## Dataset excerpts
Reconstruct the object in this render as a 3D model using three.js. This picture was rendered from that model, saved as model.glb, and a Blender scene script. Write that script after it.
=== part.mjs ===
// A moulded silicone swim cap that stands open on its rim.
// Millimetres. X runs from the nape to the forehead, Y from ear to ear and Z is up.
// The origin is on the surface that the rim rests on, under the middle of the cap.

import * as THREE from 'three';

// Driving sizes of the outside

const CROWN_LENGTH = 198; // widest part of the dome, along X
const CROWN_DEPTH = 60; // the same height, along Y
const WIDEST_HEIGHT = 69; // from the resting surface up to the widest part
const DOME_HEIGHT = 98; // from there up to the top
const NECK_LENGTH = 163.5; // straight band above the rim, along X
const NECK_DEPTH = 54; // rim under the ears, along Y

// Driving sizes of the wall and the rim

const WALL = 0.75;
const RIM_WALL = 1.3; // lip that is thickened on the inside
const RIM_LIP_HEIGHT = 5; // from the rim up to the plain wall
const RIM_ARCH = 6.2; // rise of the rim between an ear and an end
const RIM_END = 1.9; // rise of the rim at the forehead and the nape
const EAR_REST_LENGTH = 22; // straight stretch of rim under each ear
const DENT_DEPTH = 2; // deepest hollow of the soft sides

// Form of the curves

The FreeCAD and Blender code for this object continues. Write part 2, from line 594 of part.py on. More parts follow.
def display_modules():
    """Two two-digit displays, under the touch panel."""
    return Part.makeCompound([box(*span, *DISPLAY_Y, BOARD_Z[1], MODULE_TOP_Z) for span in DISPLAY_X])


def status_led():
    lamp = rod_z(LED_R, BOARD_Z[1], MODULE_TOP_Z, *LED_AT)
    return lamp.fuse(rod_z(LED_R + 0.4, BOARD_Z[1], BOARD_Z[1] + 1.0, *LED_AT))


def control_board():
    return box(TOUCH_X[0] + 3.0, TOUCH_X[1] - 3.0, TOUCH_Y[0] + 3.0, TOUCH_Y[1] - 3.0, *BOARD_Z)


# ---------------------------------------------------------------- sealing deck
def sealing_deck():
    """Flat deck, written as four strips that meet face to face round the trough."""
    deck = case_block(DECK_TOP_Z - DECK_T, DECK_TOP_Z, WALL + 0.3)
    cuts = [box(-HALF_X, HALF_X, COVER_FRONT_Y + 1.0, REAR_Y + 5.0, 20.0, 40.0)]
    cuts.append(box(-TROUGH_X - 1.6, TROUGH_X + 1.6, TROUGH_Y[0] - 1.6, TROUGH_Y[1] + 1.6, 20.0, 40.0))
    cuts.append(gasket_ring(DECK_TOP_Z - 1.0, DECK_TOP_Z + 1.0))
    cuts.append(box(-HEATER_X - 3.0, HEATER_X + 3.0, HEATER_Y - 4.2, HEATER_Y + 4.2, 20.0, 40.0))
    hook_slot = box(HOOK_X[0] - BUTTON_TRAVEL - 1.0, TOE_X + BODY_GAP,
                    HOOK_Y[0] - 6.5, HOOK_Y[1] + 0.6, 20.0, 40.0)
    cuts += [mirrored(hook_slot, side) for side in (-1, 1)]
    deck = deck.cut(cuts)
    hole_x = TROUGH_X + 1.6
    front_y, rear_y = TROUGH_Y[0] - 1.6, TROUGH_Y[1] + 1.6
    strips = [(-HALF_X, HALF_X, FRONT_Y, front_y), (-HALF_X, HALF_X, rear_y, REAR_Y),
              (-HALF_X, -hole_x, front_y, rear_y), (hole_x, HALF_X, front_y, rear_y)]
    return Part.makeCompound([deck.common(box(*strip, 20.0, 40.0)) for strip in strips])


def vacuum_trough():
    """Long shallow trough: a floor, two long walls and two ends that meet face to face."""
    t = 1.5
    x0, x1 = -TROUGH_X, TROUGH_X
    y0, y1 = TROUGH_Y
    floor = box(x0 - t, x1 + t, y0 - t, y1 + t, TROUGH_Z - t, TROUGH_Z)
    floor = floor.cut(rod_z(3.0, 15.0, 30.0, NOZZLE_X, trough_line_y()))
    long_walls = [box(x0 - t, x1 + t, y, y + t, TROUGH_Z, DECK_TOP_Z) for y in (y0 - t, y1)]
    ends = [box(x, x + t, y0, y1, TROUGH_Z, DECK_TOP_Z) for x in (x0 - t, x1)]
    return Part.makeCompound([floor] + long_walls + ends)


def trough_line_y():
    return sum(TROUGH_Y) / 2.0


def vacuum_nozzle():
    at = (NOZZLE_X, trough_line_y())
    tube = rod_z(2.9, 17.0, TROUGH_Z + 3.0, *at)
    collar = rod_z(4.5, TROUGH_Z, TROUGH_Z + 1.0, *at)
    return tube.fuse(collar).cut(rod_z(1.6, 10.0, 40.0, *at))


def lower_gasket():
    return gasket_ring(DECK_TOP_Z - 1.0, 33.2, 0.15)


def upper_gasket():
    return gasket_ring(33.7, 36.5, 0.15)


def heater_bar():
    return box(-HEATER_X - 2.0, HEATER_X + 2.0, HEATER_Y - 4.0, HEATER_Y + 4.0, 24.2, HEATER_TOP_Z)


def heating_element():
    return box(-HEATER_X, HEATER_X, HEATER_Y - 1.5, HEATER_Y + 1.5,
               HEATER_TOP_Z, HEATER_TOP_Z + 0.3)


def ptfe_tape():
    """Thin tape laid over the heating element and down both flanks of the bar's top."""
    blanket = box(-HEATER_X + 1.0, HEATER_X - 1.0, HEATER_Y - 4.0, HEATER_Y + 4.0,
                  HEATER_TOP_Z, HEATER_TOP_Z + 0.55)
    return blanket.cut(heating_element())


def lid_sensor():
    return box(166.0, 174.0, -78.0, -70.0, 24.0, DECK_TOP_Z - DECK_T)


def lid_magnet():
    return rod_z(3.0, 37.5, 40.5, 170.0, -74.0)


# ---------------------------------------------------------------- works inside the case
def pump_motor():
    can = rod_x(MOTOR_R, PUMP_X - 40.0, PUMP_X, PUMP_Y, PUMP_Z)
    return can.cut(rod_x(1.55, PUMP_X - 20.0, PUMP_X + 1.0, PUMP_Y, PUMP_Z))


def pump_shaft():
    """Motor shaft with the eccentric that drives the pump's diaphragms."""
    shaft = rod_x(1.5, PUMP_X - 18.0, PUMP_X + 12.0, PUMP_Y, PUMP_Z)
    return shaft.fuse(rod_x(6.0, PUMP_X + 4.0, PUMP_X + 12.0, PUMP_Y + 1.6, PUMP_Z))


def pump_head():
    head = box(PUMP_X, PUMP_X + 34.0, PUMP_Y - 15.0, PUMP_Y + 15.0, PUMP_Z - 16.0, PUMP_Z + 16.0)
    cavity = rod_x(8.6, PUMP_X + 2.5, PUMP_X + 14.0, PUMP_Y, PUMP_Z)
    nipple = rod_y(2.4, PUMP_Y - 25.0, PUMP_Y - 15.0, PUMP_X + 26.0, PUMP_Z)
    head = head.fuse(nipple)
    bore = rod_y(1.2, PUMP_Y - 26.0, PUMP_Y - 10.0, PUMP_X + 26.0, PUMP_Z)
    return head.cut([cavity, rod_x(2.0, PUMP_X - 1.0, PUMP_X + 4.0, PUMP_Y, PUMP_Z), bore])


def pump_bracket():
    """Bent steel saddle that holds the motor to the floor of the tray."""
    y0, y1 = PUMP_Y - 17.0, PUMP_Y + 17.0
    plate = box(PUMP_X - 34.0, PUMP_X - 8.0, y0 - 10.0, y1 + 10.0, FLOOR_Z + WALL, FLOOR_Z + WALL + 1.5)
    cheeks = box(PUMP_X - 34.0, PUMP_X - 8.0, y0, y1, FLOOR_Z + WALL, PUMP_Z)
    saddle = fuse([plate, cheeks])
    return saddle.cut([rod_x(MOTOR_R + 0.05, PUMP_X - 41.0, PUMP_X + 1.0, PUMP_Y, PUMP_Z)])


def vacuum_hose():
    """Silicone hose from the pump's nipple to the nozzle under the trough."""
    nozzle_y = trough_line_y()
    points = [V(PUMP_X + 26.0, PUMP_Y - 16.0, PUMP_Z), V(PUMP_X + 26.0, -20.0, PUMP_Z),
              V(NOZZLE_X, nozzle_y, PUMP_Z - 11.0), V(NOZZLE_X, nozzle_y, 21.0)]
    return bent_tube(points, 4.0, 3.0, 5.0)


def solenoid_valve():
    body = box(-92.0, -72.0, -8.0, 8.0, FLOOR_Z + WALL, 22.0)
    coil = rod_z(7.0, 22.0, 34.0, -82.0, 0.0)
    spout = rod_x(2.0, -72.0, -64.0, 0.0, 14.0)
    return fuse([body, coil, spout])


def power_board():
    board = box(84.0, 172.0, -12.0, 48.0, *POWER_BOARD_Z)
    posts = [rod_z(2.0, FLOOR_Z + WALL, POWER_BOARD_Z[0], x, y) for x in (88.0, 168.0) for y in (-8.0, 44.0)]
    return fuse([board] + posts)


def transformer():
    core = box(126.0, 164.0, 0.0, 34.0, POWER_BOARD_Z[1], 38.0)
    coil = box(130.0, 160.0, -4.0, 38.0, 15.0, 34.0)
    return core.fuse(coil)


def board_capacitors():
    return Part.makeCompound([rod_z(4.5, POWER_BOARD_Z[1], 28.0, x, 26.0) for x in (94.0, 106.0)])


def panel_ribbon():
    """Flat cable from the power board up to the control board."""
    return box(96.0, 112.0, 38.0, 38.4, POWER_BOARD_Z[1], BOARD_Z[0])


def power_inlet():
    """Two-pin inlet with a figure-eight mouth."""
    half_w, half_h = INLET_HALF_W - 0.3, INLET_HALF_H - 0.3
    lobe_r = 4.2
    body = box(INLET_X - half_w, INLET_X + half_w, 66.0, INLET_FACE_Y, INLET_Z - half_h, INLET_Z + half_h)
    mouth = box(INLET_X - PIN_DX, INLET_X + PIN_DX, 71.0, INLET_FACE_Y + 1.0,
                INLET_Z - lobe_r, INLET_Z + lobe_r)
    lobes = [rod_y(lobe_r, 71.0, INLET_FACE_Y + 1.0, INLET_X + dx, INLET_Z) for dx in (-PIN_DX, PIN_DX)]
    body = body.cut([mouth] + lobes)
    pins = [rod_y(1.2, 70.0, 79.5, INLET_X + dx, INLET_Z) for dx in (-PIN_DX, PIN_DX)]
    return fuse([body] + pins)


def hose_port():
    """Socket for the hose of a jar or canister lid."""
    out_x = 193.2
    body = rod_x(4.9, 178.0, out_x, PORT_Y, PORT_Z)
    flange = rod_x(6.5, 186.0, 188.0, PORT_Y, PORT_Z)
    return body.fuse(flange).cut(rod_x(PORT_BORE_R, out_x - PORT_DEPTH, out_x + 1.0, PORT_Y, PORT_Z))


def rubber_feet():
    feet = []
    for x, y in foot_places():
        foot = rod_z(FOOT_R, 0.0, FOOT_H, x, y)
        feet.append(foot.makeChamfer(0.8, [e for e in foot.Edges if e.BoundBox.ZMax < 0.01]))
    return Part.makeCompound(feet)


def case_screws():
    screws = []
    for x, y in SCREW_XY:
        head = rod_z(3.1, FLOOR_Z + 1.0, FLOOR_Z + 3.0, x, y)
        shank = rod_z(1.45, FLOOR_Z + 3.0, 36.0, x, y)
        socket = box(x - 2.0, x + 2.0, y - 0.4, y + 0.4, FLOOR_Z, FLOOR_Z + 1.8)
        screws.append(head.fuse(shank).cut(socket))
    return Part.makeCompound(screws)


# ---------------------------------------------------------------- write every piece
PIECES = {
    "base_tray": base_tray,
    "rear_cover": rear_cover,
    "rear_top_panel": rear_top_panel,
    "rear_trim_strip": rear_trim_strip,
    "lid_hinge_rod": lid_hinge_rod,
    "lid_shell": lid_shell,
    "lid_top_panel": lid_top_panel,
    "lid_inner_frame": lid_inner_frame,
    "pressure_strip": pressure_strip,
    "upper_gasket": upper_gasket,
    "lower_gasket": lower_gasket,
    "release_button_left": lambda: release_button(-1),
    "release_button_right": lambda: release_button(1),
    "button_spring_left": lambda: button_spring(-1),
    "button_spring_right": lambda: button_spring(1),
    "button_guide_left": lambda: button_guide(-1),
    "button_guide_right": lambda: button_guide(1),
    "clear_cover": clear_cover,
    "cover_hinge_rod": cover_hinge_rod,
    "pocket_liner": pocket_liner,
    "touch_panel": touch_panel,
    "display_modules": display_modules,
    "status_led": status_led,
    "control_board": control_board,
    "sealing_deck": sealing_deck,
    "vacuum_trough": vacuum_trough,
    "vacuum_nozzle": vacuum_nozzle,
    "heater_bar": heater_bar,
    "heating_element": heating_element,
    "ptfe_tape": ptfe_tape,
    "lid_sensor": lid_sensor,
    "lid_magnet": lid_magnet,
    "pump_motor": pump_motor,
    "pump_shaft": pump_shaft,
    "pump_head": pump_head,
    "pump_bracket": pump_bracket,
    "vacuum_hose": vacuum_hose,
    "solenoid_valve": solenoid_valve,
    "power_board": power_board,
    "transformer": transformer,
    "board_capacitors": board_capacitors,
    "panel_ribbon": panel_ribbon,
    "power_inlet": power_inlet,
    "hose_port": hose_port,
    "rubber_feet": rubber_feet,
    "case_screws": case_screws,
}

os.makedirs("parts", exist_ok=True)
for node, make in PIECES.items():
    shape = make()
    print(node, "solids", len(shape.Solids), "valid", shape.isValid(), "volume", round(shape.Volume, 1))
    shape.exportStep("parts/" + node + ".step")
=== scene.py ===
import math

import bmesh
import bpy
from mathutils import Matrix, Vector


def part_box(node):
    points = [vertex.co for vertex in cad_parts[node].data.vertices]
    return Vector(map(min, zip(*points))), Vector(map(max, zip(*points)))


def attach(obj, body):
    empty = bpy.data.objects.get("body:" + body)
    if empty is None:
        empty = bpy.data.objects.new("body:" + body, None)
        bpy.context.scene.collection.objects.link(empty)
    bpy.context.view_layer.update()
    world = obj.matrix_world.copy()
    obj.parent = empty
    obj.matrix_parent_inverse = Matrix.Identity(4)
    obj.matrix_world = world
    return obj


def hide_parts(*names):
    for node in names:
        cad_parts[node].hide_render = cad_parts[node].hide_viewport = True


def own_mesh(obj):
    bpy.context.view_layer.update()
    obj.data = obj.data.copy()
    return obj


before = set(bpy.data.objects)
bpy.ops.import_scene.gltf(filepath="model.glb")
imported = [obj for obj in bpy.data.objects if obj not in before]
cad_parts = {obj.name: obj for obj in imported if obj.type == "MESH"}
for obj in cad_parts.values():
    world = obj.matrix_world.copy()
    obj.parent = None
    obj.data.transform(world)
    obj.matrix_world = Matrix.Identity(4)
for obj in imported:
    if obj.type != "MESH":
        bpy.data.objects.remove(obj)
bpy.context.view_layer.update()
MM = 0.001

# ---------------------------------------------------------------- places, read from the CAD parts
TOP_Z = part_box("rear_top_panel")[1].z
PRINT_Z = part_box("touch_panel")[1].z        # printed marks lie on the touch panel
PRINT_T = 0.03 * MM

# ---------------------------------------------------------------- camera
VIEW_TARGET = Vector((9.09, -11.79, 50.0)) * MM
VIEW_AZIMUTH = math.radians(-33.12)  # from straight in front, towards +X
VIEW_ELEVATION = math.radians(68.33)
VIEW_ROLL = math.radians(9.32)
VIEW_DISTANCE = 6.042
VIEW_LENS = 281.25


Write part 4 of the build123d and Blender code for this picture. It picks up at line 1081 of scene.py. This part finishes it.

## Instructions to follow
Set down exactly the lines that begin the records and continue through the line bearing "of the outside"; include both ends.

## Worked answer
Reconstruct the object in this render as a 3D model using three.js. This picture was rendered from that model, saved as model.glb, and a Blender scene script. Write that script after it.
=== part.mjs ===
// A moulded silicone swim cap that stands open on its rim.
// Millimetres. X runs from the nape to the forehead, Y from ear to ear and Z is up.
// The origin is on the surface that the rim rests on, under the middle of the cap.

import * as THREE from 'three';

// Driving sizes of the outside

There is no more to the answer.